File metadata and controls

275 lines (242 loc) · 10.4 KB

Inception V4

This document has instructions for how to run Inception V4 for the following modes/precisions:

Instructions and scripts for model training and inference for other precisions are coming later.

Int8 Inference Instructions

These instructions use the TCMalloc memory allocator, which produces better performance results for Int8 precision models with smaller batch sizes. If you want to disable the use of TCMalloc, set --disable-tcmalloc=True when calling launch_benchmark.py and the script will run without TCMalloc.

  1. Clone this intelai/models repository:

    $ git clone https://github.com/IntelAI/models.git
    

    This repository includes launch scripts for running the model.

  2. Download the pretrained model:

    $ wget https://storage.googleapis.com/intel-optimized-tensorflow/models/v1_8/inceptionv4_int8_pretrained_model.pb
    
  3. If you would like to run Inception V4 inference and test for accuracy, you will need the ImageNet dataset. It is not necessary for batch or online inference, you have the option of using synthetic data instead.

    Download and preprocess the ImageNet dataset using the instructions here. After running the conversion script you should have a directory with the ImageNet dataset in the TF records format.
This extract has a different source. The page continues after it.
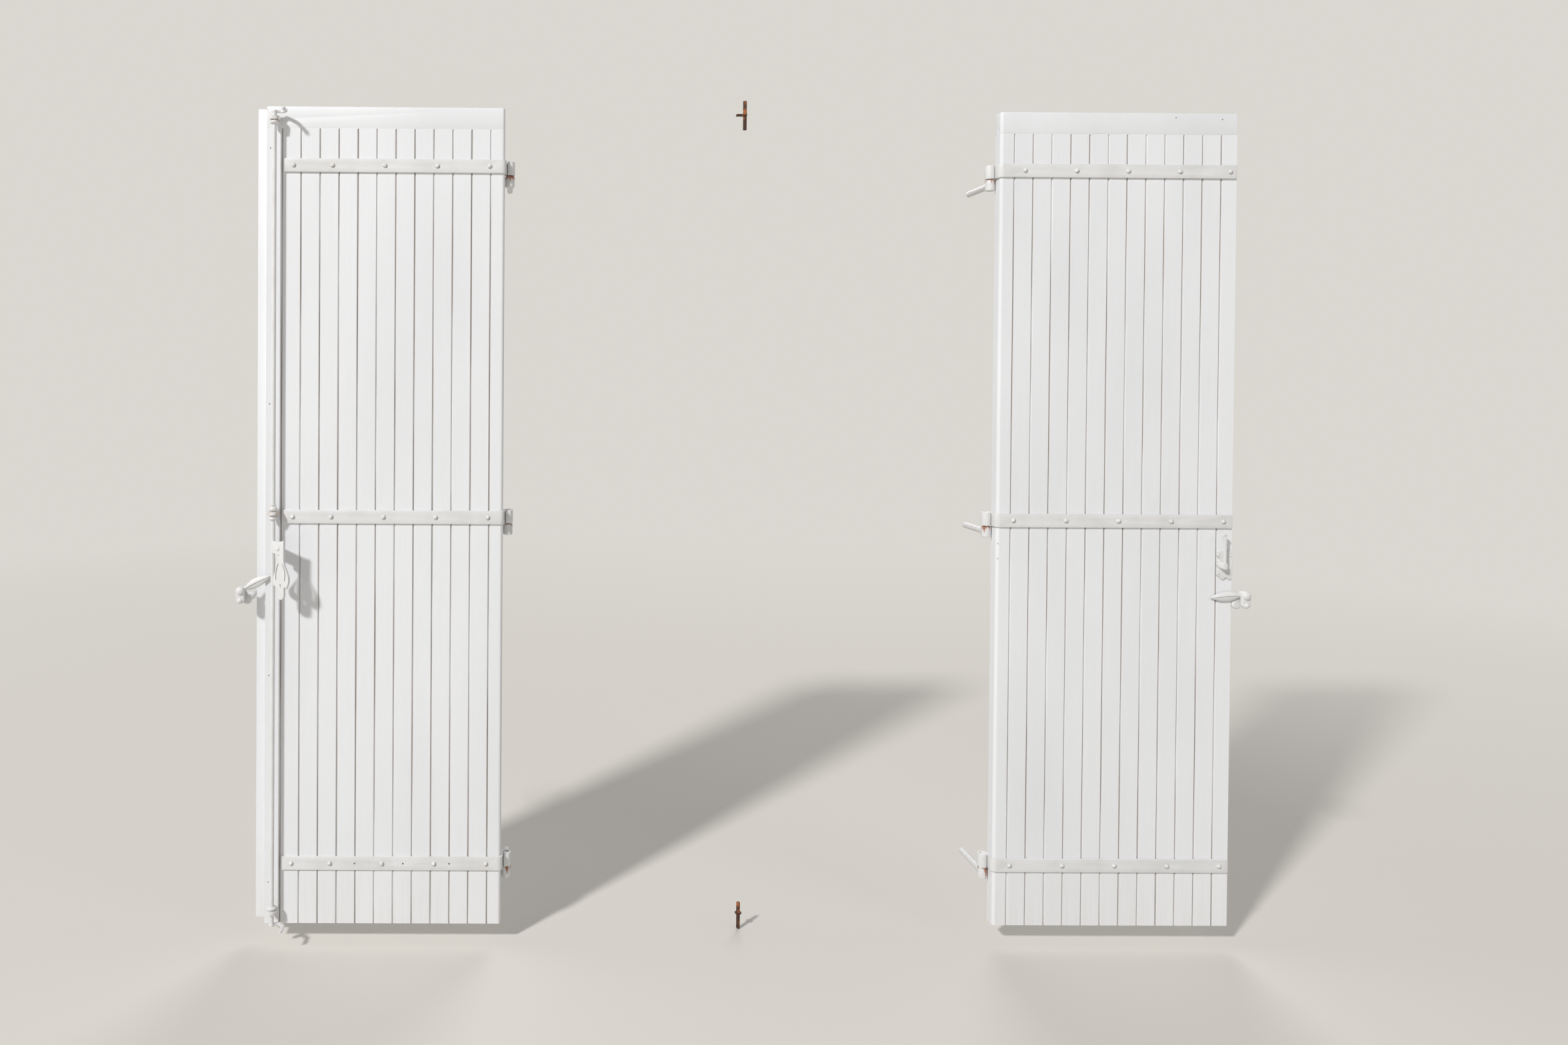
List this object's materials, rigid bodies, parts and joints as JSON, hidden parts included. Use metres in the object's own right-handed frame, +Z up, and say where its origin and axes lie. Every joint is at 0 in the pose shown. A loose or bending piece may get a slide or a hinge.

  4. Next, navigate to the benchmarks directory in your local clone of the intelai/models repo from step 1. The launch_benchmark.py script in the benchmarks directory is used for starting a model run in a optimized TensorFlow docker container. It has arguments to specify which model, framework, mode, precision, and docker image to use, along with your path to the ImageNet TF Records that you generated in step 3.

    Inception V4 can be run to test accuracy, batch inference, or online inference. Use one of the following examples below, depending on your use case.

    For accuracy (using your --data-location, --accuracy-only and --batch-size 100):

    python launch_benchmark.py \
        --model-name inceptionv4 \
        --precision int8 \
        --mode inference \
        --framework tensorflow \
        --accuracy-only \
        --batch-size 100 \
        --socket-id 0 \
        --docker-image intel/intel-optimized-tensorflow:2.3.0 \
        --in-graph /home/<user>/inceptionv4_int8_pretrained_model.pb \
        --data-location /home/<user>/ImageNet_TFRecords
    

    For batch inference (using --benchmark-only, --socket-id 0 and --batch-size 240):

    python launch_benchmark.py \
        --model-name inceptionv4 \
        --precision int8 \
        --mode inference \
        --framework tensorflow \
        --benchmark-only \
        --batch-size 240 \
        --socket-id 0 \
        --docker-image intel/intel-optimized-tensorflow:2.3.0 \
        --in-graph /home/<user>/inceptionv4_int8_pretrained_model.pb
    

    For online inference (using --benchmark-only, --socket-id 0 and --batch-size 1):

    python launch_benchmark.py \
        --model-name inceptionv4 \
        --precision int8 \
        --mode inference \
        --framework tensorflow \
        --benchmark-only \
        --batch-size 1 \
        --socket-id 0 \
        --docker-image intel/intel-optimized-tensorflow:2.3.0 \
        --in-graph /home/<user>/inceptionv4_int8_pretrained_model.pb
    

    Note that the --verbose flag can be added to any of the above commands to get additional debug output.

  5. The log file is saved to the intelai/models/benchmarks/common/tensorflow/logs directory. Below are examples of what the tail of your log file should look like for the different configs.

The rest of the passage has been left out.